··· Exercise input
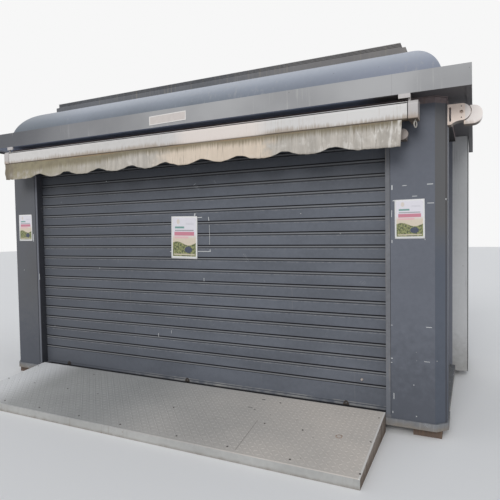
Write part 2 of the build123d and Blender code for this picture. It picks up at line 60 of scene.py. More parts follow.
class Graph:
    # a node tree, with plain names for the sums that masks are made of
    def __init__(self, tree):
        self.tree = tree

    def node(self, kind, inputs=None, **settings):
        made = self.tree.nodes.new(kind)
        for name, value in settings.items():
            setattr(made, name, value)
        for key, value in (inputs or {}).items():
            plug(self.tree, made.inputs[key], value)
        return made

    def calc(self, operation, a, b=0.0):
        return self.node("ShaderNodeMath", {0: a, 1: b}, operation=operation).outputs[0]

    def times(self, first, *others):
        for other in others:
            first = self.calc("MULTIPLY", first, other)
        return first

    def plus(self, first, *others):
        for other in others:
            first = self.calc("ADD", first, other)
        return first

    def minus(self, a, b):
        return self.calc("SUBTRACT", a, b)

    def over(self, a, b):
        return self.calc("DIVIDE", a, b)

    def apart(self, a, b):
        return self.calc("ABSOLUTE", self.minus(a, b))

    def swing(self, value, amount=1.0):
        # a noise moved to swing round zero
        return self.times(self.minus(value, 0.5), amount)

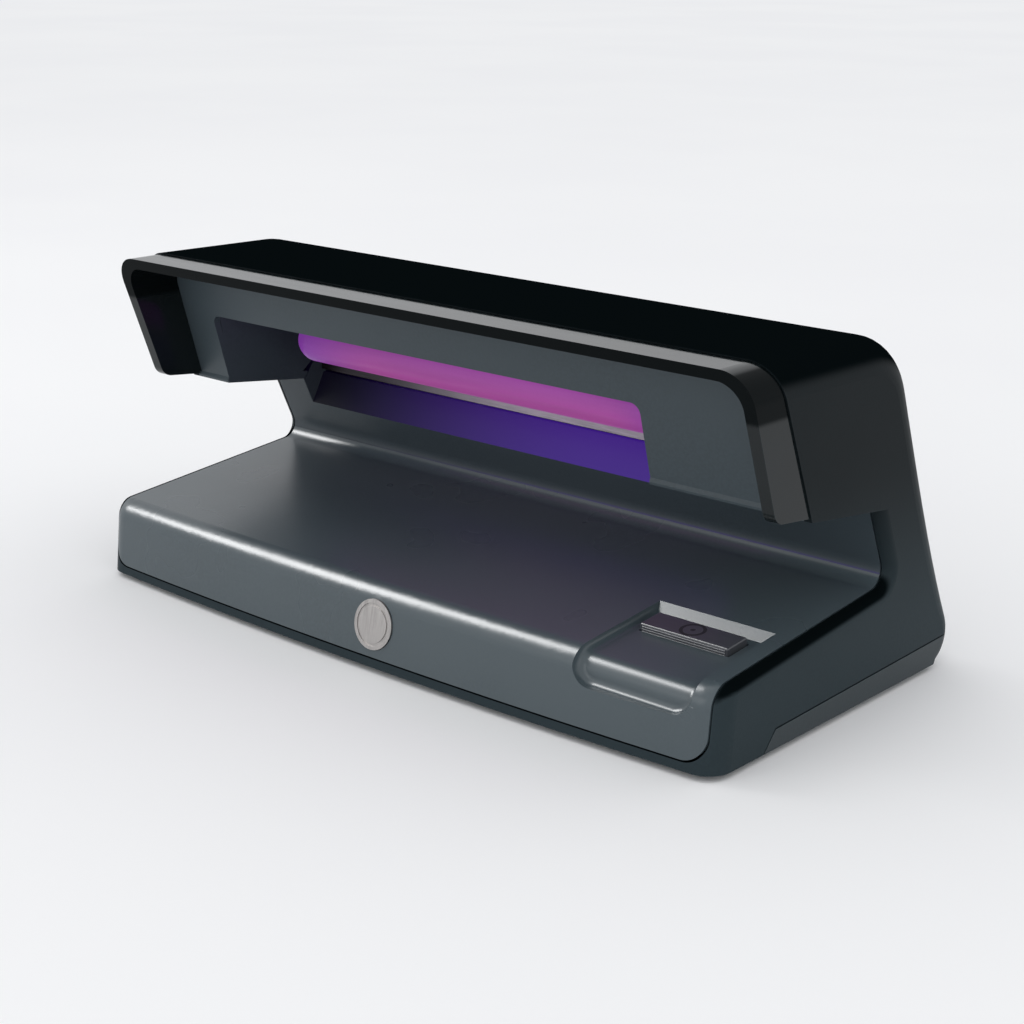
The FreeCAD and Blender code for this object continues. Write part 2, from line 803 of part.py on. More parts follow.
SWITCH_POST_X = ("-switch_post_x", "switch_post_x")
BOARD_TOP = "switch_board_drop"


def scoop():
    """The finger scoop round the button, which runs forward over the tray's front edge."""
    tool = slab("scoop_tool", [
        (AHEAD, "scoop_low_z"), ("scoop_front_y-0.6", "scoop_low_z"),
        ("scoop_front_y", "scoop_front_z"), ("scoop_rear_y", "scoop_rear_z"),
        ("scoop_end_y", "scoop_end_z"), ("scoop_end_y", "throat_z"), (AHEAD, "throat_z"),
    ], "scoop_left", "scoop_right")
    tool = round_edges("scoop_nose", tool, crossing("scoop_front_y", "scoop_front_z"), 4.5)

    def low_end(first, last):
        low = max(first.z, last.z) < value("scoop_low_z") + 0.1
        return low and abs(first.x - last.x) < 0.1 and abs(first.y - last.y) > 5

    tool = round_edges("scoop_low_corners", tool, low_end, 5.0)

    def floor_end(first, last):
        inside = max(first.z, last.z) < value("scoop_rear_z+0.02") and min(first.y, last.y) > -46
        return inside and abs(first.x - last.x) < 0.1

    return round_edges("scoop_floor_ends", tool, floor_end, 1.9)


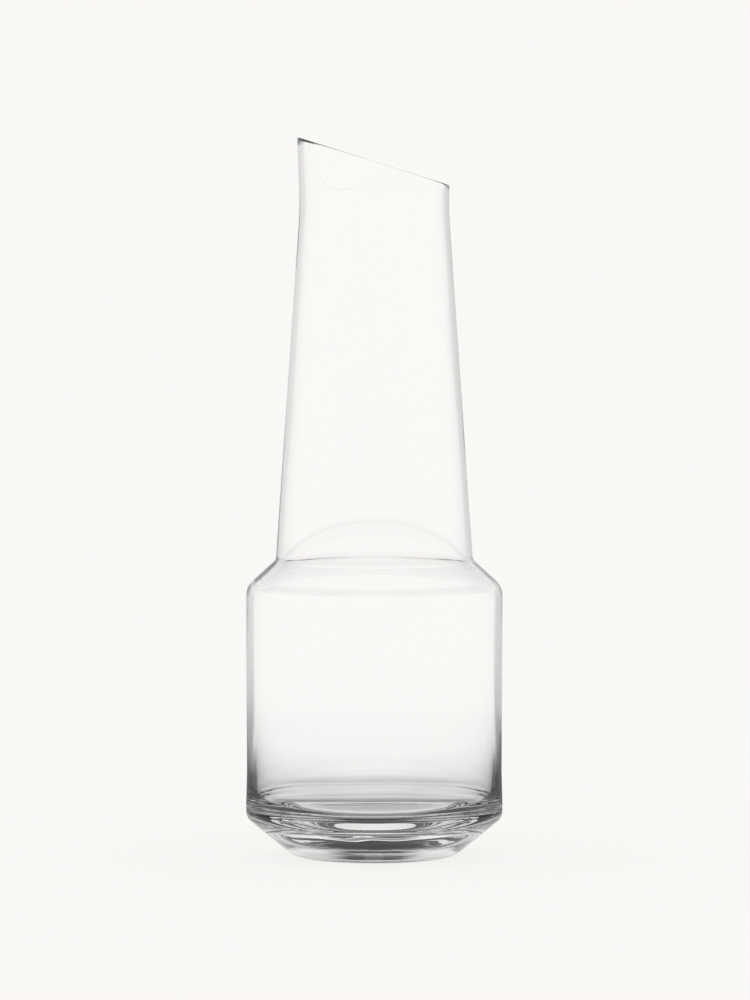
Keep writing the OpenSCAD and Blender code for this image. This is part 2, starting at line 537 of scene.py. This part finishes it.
······
- **Exercise task**
Please copy exactly the lines from the first line of the records above through the line containing "self.tree = tree", including both, and nothing more.

- **Response to this task**
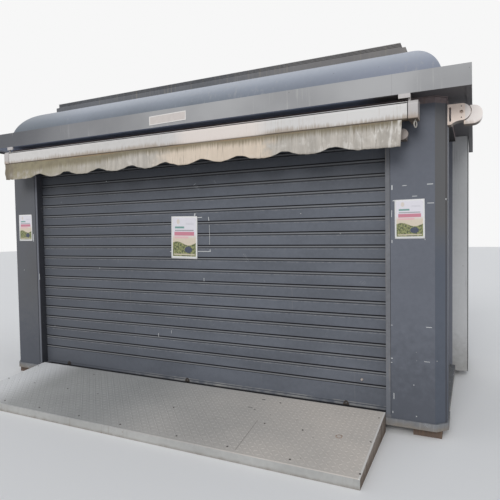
Write part 2 of the build123d and Blender code for this picture. It picks up at line 60 of scene.py. More parts follow.
class Graph:
    # a node tree, with plain names for the sums that masks are made of
    def __init__(self, tree):
        self.tree = tree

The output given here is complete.